_Collected material_:
----
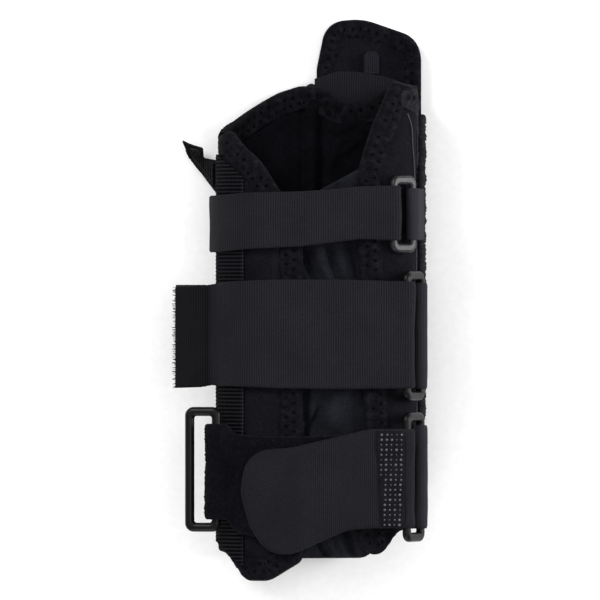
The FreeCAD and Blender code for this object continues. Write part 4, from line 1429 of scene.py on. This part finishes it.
# ------------------------------------------------------------ floor, light, camera
FLOOR_DROP = 0.0006  # the floor is this far below the splint, against shared faces (m)
SENSOR, CAMERA_UP, FRAME_WIDTH = 36.0, 4500.0, 276.0  # mm


def add(name, data):
    made = bpy.data.objects.new(name, data)
    bpy.context.scene.collection.objects.link(made)
    return made


def studio():
    """A pale floor, four soft lights and a camera straight above, far away."""
    reach = 3.0
    mesh = bpy.data.meshes.new("floor")
    mesh.from_pydata(
        [(-reach, -reach, 0), (reach, -reach, 0), (reach, reach, 0), (-reach, reach, 0)], [], [(0, 1, 2, 3)]
    )
    floor = add("floor", mesh)
    floor.location.z = -FLOOR_DROP
    paper = Look("pale_floor", 0.9, 0.1)
    grain = paper.noise(paper.place(), 300.0)
    tone = paper.ramp(grain, (0.3, (0.83, 0.83, 0.83)), (0.7, (0.87, 0.87, 0.87)))
    mesh.materials.append(paper.finish(tone, grain, 0.00003))

    world = bpy.data.worlds.new("studio")
    bpy.context.scene.world = world
    world.use_nodes = True
    world.node_tree.nodes["Background"].inputs["Color"].default_value = (1.0, 1.0, 1.0, 1.0)
    world.node_tree.nodes["Background"].inputs["Strength"].default_value = 0.52

    for name, place, size, power in (
        ("key", (-0.6, 0.6, 0.9), 0.5, 10.5),
        ("side", (0.95, 0.15, 0.42), 0.5, 12.0),
        ("top", (0.1, 0.05, 1.2), 0.6, 3.6),
        ("low", (-0.3, -0.9, 0.5), 0.5, 3.4),
    ):
        data = bpy.data.lights.new(name, "AREA")
        data.shape = "SQUARE"
        data.size = size
        data.energy = power
        lamp = add(name, data)
        lamp.location = place
        lamp.rotation_mode = "QUATERNION"
        lamp.rotation_quaternion = (-Vector(place)).to_track_quat("-Z", "Y")

    data = bpy.data.cameras.new("camera")
    data.sensor_width = SENSOR
    data.lens = SENSOR * CAMERA_UP / FRAME_WIDTH
    data.clip_start = 0.05
    data.clip_end = 20.0
    camera = add("camera", data)
    camera.location = (-9.2 * MM, 0.0, (CAMERA_UP + FRONT) * MM)
    bpy.context.scene.camera = camera
    bpy.context.scene.view_settings.view_transform = "Standard"


studio()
----
_Task directions_:
Hand back the material above in full, exactly as written.

_Solution for this task_:
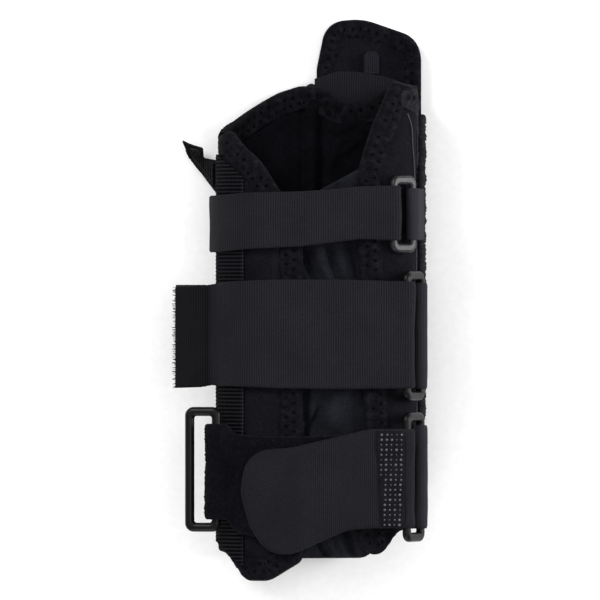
The FreeCAD and Blender code for this object continues. Write part 4, from line 1429 of scene.py on. This part finishes it.
# ------------------------------------------------------------ floor, light, camera
FLOOR_DROP = 0.0006  # the floor is this far below the splint, against shared faces (m)
SENSOR, CAMERA_UP, FRAME_WIDTH = 36.0, 4500.0, 276.0  # mm


def add(name, data):
    made = bpy.data.objects.new(name, data)
    bpy.context.scene.collection.objects.link(made)
    return made


def studio():
    """A pale floor, four soft lights and a camera straight above, far away."""
    reach = 3.0
    mesh = bpy.data.meshes.new("floor")
    mesh.from_pydata(
        [(-reach, -reach, 0), (reach, -reach, 0), (reach, reach, 0), (-reach, reach, 0)], [], [(0, 1, 2, 3)]
    )
    floor = add("floor", mesh)
    floor.location.z = -FLOOR_DROP
    paper = Look("pale_floor", 0.9, 0.1)
    grain = paper.noise(paper.place(), 300.0)
    tone = paper.ramp(grain, (0.3, (0.83, 0.83, 0.83)), (0.7, (0.87, 0.87, 0.87)))
    mesh.materials.append(paper.finish(tone, grain, 0.00003))

    world = bpy.data.worlds.new("studio")
    bpy.context.scene.world = world
    world.use_nodes = True
    world.node_tree.nodes["Background"].inputs["Color"].default_value = (1.0, 1.0, 1.0, 1.0)
    world.node_tree.nodes["Background"].inputs["Strength"].default_value = 0.52

    for name, place, size, power in (
        ("key", (-0.6, 0.6, 0.9), 0.5, 10.5),
        ("side", (0.95, 0.15, 0.42), 0.5, 12.0),
        ("top", (0.1, 0.05, 1.2), 0.6, 3.6),
        ("low", (-0.3, -0.9, 0.5), 0.5, 3.4),
    ):
        data = bpy.data.lights.new(name, "AREA")
        data.shape = "SQUARE"
        data.size = size
        data.energy = power
        lamp = add(name, data)
        lamp.location = place
        lamp.rotation_mode = "QUATERNION"
        lamp.rotation_quaternion = (-Vector(place)).to_track_quat("-Z", "Y")

    data = bpy.data.cameras.new("camera")
    data.sensor_width = SENSOR
    data.lens = SENSOR * CAMERA_UP / FRAME_WIDTH
    data.clip_start = 0.05
    data.clip_end = 20.0
    camera = add("camera", data)
    camera.location = (-9.2 * MM, 0.0, (CAMERA_UP + FRONT) * MM)
    bpy.context.scene.camera = camera
    bpy.context.scene.view_settings.view_transform = "Standard"


studio()